→ **RECORDED DATA**:
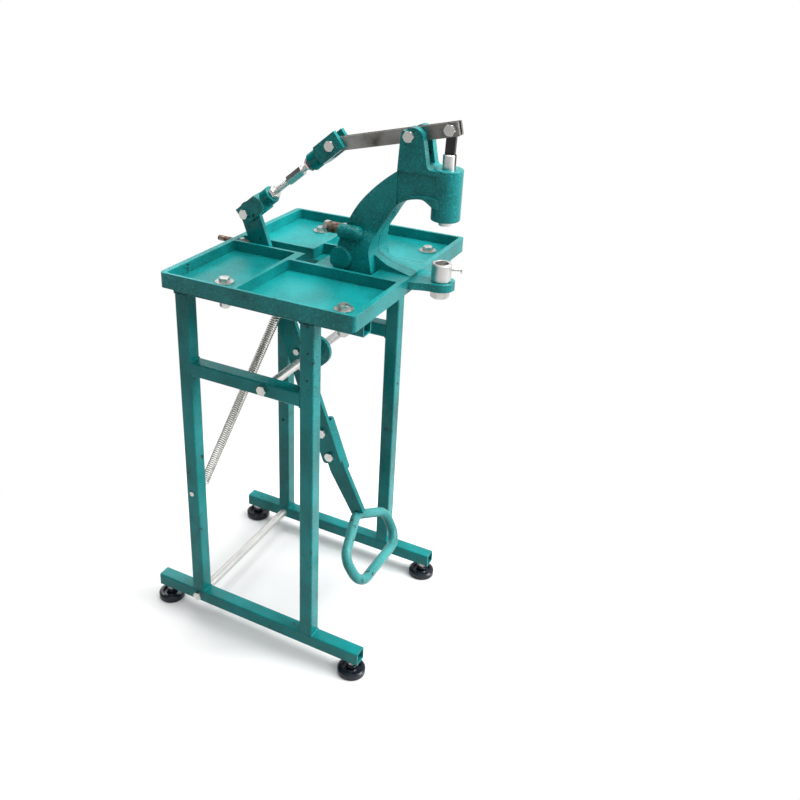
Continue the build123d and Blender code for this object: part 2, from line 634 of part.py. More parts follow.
def press_frame():
    body = side_plate(frame_side(), -NECK_HALF - 5, NECK_HALF + 5)
    body &= extrude(Plane.XZ * frame_front(), amount=400, both=True)
    # Sunk panel on both sides between the ears' step, the barrel and the arch
    panel_rear = PANEL_POINTS[-1][0]
    panel = Polyline(
        (panel_rear, PANEL_TOP_Z), (AXIS_Y, PANEL_TOP_Z), (AXIS_Y, PANEL_NOSE_Z), *PANEL_POINTS,
        (panel_rear, PANEL_TOP_Z),
    )
    sunk = make_face(panel)
    for side in (-1, 1):
        inner = side * (FRAME_HALF - POCKET_DEPTH)
        outer = side * (FRAME_HALF + 5)
        cut = side_plate(sunk, min(inner, outer), max(inner, outer))
        body -= cut
    # Foot: flange in the channel, raised pad, the neck through the table's mouth
    reach = CHANNEL_HALF - CHANNEL_GAP
    body += block(-FOOT_HALF, FOOT_HALF, PAD_REAR_Y, FOOT_REAR_Y, TRAY_FLOOR_Z, FOOT_TOP_Z)
    body += block(-reach, reach, FRONT_IN_Y + CHANNEL_GAP, PAD_REAR_Y, TRAY_FLOOR_Z, PAD_TOP_Z)
    body += block(-NECK_HALF, NECK_HALF, TABLE_FRONT_Y, FRONT_IN_Y + 2, TRAY_FLOOR_Z, PAD_TOP_Z)
    body += front_spine()
    body += holder_arm()
    # Boss and lug on the left side, boss for the lever's stop at the back
    boss_y = SIDE_BOSS_FRONT_Y + SIDE_BOSS_RADIUS
    boss = rod_y(SIDE_BOSS_RADIUS, SIDE_BOSS_X, boss_y, SIDE_BOSS_REAR_Y, SIDE_BOSS_Z)
    boss += Pos(SIDE_BOSS_X, boss_y, SIDE_BOSS_Z) * Sphere(SIDE_BOSS_RADIUS)
    body += boss
    lug = rod_x(LUG_RADIUS, -NECK_HALF - LUG_THICKNESS, -NECK_HALF + 3, LUG_Y, LUG_Z)
    lug &= block(-100, 0, LUG_Y - LUG_RADIUS, LUG_Y + LUG_RADIUS - 2, LUG_Z - LUG_RADIUS, LUG_Z + LUG_RADIUS)
    body += lug
    body += rod_y(STOP_BOSS_RADIUS, 0, STOP_FACE_Y - 18.5, STOP_FACE_Y, STOP_Z)
    body -= ear_slot()
    body -= barrel_blank()
    # Bores and tapped holes
    body -= rod_x(M12_RADIUS + BOLT_CLEARANCE, -FRAME_HALF - 1, FRAME_HALF + 1, TOP_PIVOT_Y, TOP_PIVOT_Z)
    arm_under = ARM_TOP_Z - ARM_THICKNESS
    body -= rod_z(HOLDER_STEM_RADIUS + BOLT_CLEARANCE, 0, AXIS_Y, arm_under - 1, ARM_TOP_Z + 1)
    body -= rod_y(M12_RADIUS, 0, STOP_FACE_Y - STOP_THREAD - 2, STOP_FACE_Y + 1, STOP_Z)
    for x, y in frame_screw_spots:
        body -= rod_z(M10_RADIUS, x, y, TRAY_FLOOR_Z - 1, TRAY_FLOOR_Z + FRAME_SCREW_DEPTH + 1)
    return body


# The casting is kept as two solids that touch: the frame, and the barrel in front of it
save("c_frame", press_frame())
ram_bore = rod_z(RAM_RADIUS + RUNNING_CLEARANCE, 0, AXIS_Y, BARREL_BOTTOM_Z - 1, BARREL_TOP_Z + 1)
save("ram_barrel", barrel_blank() - ear_slot() - ram_bore)

screw = rod_z(M10_RADIUS, 0, 0, TABLE_BOTTOM_Z, TRAY_FLOOR_Z + FRAME_SCREW_DEPTH)
screw += hex_z(M10_FLATS, 0, 0, TABLE_BOTTOM_Z, TABLE_BOTTOM_Z - M10_HEAD)
save("c_frame_screws", Compound([Pos(x, y, 0) * screw for x, y in frame_screw_spots]))

# Forward stop: nut against the frame, worn sleeve, bolt head
NUT_END_Y = STOP_FACE_Y + M12_NUT
SLEEVE_END_Y = NUT_END_Y + STOP_SLEEVE_LENGTH
stop_bolt = rod_y(M12_RADIUS, 0, STOP_FACE_Y - STOP_THREAD, SLEEVE_END_Y, STOP_Z)
stop_bolt += hex_y(M12_FLATS + 3, 0, SLEEVE_END_Y, SLEEVE_END_Y + M12_HEAD + 1.5, STOP_Z)
save("front_stop_bolt", stop_bolt)
save("front_stop_nut", hex_y(M12_FLATS + 3, 0, STOP_FACE_Y, NUT_END_Y, STOP_Z, M12_RADIUS))
sleeve = rod_y(STOP_SLEEVE_RADIUS, 0, NUT_END_Y, SLEEVE_END_Y, STOP_Z)
sleeve -= rod_y(M12_RADIUS + BOLT_CLEARANCE, 0, NUT_END_Y - 1, SLEEVE_END_Y + 1, STOP_Z)
save("front_stop_sleeve", sleeve)

# Rest stop: a threaded rod through the rear rim, domed where the lever leans on it
dome_drop = LOW_PIN_Z - (REAR_STOP_Z + REAR_STOP_RADIUS - REAR_STOP_DOME)
rest_gap = LEVER_WIDTH / 2 + REST_GAP + REAR_STOP_DOME
rest_y = LOW_PIN_Y - REAR_STOP_DOME + (rest_gap - dome_drop * LEAN_SIN) / LEAN_COS
rear_rod = rod_y(REAR_STOP_RADIUS, 0, rest_y, REAR_STOP_END_Y, REAR_STOP_Z)
rear_rod = fillet(rear_rod.edges().filter_by(GeomType.CIRCLE).sort_by(Axis.Y)[0], REAR_STOP_DOME)
save("rear_stop_rod", rear_rod)
nut_y = REAR_IN_Y - REAR_STOP_NUT
save("rear_stop_nut", hex_y(REAR_STOP_FLATS, 0, REAR_IN_Y, nut_y, REAR_STOP_Z, REAR_STOP_RADIUS))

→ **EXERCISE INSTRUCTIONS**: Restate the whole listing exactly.

→ **RESPONSE TO THE TASK**:
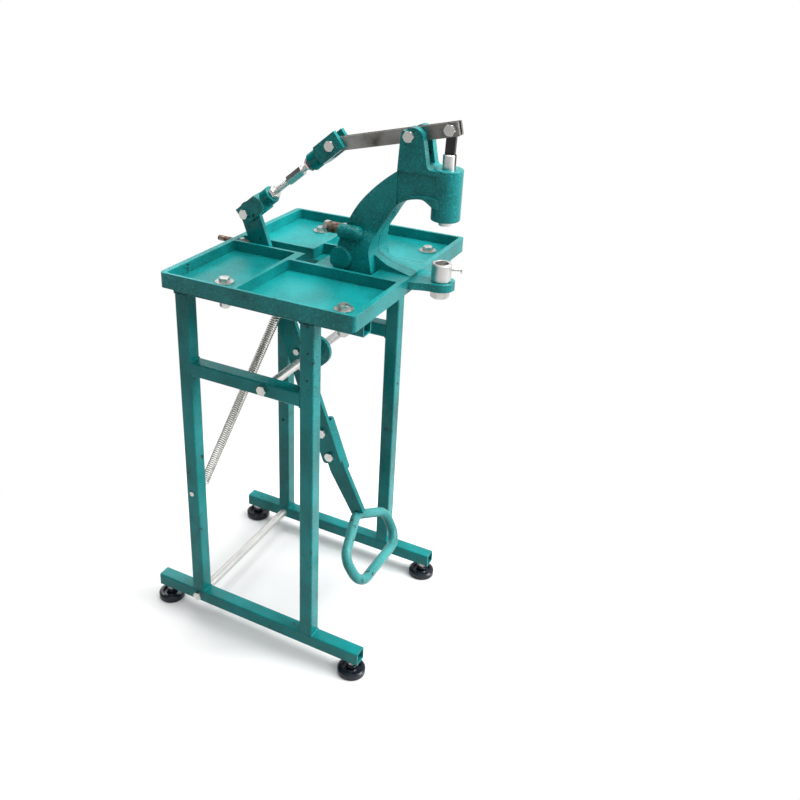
Continue the build123d and Blender code for this object: part 2, from line 634 of part.py. More parts follow.
def press_frame():
    body = side_plate(frame_side(), -NECK_HALF - 5, NECK_HALF + 5)
    body &= extrude(Plane.XZ * frame_front(), amount=400, both=True)
    # Sunk panel on both sides between the ears' step, the barrel and the arch
    panel_rear = PANEL_POINTS[-1][0]
    panel = Polyline(
        (panel_rear, PANEL_TOP_Z), (AXIS_Y, PANEL_TOP_Z), (AXIS_Y, PANEL_NOSE_Z), *PANEL_POINTS,
        (panel_rear, PANEL_TOP_Z),
    )
    sunk = make_face(panel)
    for side in (-1, 1):
        inner = side * (FRAME_HALF - POCKET_DEPTH)
        outer = side * (FRAME_HALF + 5)
        cut = side_plate(sunk, min(inner, outer), max(inner, outer))
        body -= cut
    # Foot: flange in the channel, raised pad, the neck through the table's mouth
    reach = CHANNEL_HALF - CHANNEL_GAP
    body += block(-FOOT_HALF, FOOT_HALF, PAD_REAR_Y, FOOT_REAR_Y, TRAY_FLOOR_Z, FOOT_TOP_Z)
    body += block(-reach, reach, FRONT_IN_Y + CHANNEL_GAP, PAD_REAR_Y, TRAY_FLOOR_Z, PAD_TOP_Z)
    body += block(-NECK_HALF, NECK_HALF, TABLE_FRONT_Y, FRONT_IN_Y + 2, TRAY_FLOOR_Z, PAD_TOP_Z)
    body += front_spine()
    body += holder_arm()
    # Boss and lug on the left side, boss for the lever's stop at the back
    boss_y = SIDE_BOSS_FRONT_Y + SIDE_BOSS_RADIUS
    boss = rod_y(SIDE_BOSS_RADIUS, SIDE_BOSS_X, boss_y, SIDE_BOSS_REAR_Y, SIDE_BOSS_Z)
    boss += Pos(SIDE_BOSS_X, boss_y, SIDE_BOSS_Z) * Sphere(SIDE_BOSS_RADIUS)
    body += boss
    lug = rod_x(LUG_RADIUS, -NECK_HALF - LUG_THICKNESS, -NECK_HALF + 3, LUG_Y, LUG_Z)
    lug &= block(-100, 0, LUG_Y - LUG_RADIUS, LUG_Y + LUG_RADIUS - 2, LUG_Z - LUG_RADIUS, LUG_Z + LUG_RADIUS)
    body += lug
    body += rod_y(STOP_BOSS_RADIUS, 0, STOP_FACE_Y - 18.5, STOP_FACE_Y, STOP_Z)
    body -= ear_slot()
    body -= barrel_blank()
    # Bores and tapped holes
    body -= rod_x(M12_RADIUS + BOLT_CLEARANCE, -FRAME_HALF - 1, FRAME_HALF + 1, TOP_PIVOT_Y, TOP_PIVOT_Z)
    arm_under = ARM_TOP_Z - ARM_THICKNESS
    body -= rod_z(HOLDER_STEM_RADIUS + BOLT_CLEARANCE, 0, AXIS_Y, arm_under - 1, ARM_TOP_Z + 1)
    body -= rod_y(M12_RADIUS, 0, STOP_FACE_Y - STOP_THREAD - 2, STOP_FACE_Y + 1, STOP_Z)
    for x, y in frame_screw_spots:
        body -= rod_z(M10_RADIUS, x, y, TRAY_FLOOR_Z - 1, TRAY_FLOOR_Z + FRAME_SCREW_DEPTH + 1)
    return body


# The casting is kept as two solids that touch: the frame, and the barrel in front of it
save("c_frame", press_frame())
ram_bore = rod_z(RAM_RADIUS + RUNNING_CLEARANCE, 0, AXIS_Y, BARREL_BOTTOM_Z - 1, BARREL_TOP_Z + 1)
save("ram_barrel", barrel_blank() - ear_slot() - ram_bore)

screw = rod_z(M10_RADIUS, 0, 0, TABLE_BOTTOM_Z, TRAY_FLOOR_Z + FRAME_SCREW_DEPTH)
screw += hex_z(M10_FLATS, 0, 0, TABLE_BOTTOM_Z, TABLE_BOTTOM_Z - M10_HEAD)
save("c_frame_screws", Compound([Pos(x, y, 0) * screw for x, y in frame_screw_spots]))

# Forward stop: nut against the frame, worn sleeve, bolt head
NUT_END_Y = STOP_FACE_Y + M12_NUT
SLEEVE_END_Y = NUT_END_Y + STOP_SLEEVE_LENGTH
stop_bolt = rod_y(M12_RADIUS, 0, STOP_FACE_Y - STOP_THREAD, SLEEVE_END_Y, STOP_Z)
stop_bolt += hex_y(M12_FLATS + 3, 0, SLEEVE_END_Y, SLEEVE_END_Y + M12_HEAD + 1.5, STOP_Z)
save("front_stop_bolt", stop_bolt)
save("front_stop_nut", hex_y(M12_FLATS + 3, 0, STOP_FACE_Y, NUT_END_Y, STOP_Z, M12_RADIUS))
sleeve = rod_y(STOP_SLEEVE_RADIUS, 0, NUT_END_Y, SLEEVE_END_Y, STOP_Z)
sleeve -= rod_y(M12_RADIUS + BOLT_CLEARANCE, 0, NUT_END_Y - 1, SLEEVE_END_Y + 1, STOP_Z)
save("front_stop_sleeve", sleeve)

# Rest stop: a threaded rod through the rear rim, domed where the lever leans on it
dome_drop = LOW_PIN_Z - (REAR_STOP_Z + REAR_STOP_RADIUS - REAR_STOP_DOME)
rest_gap = LEVER_WIDTH / 2 + REST_GAP + REAR_STOP_DOME
rest_y = LOW_PIN_Y - REAR_STOP_DOME + (rest_gap - dome_drop * LEAN_SIN) / LEAN_COS
rear_rod = rod_y(REAR_STOP_RADIUS, 0, rest_y, REAR_STOP_END_Y, REAR_STOP_Z)
rear_rod = fillet(rear_rod.edges().filter_by(GeomType.CIRCLE).sort_by(Axis.Y)[0], REAR_STOP_DOME)
save("rear_stop_rod", rear_rod)
nut_y = REAR_IN_Y - REAR_STOP_NUT
save("rear_stop_nut", hex_y(REAR_STOP_FLATS, 0, REAR_IN_Y, nut_y, REAR_STOP_Z, REAR_STOP_RADIUS))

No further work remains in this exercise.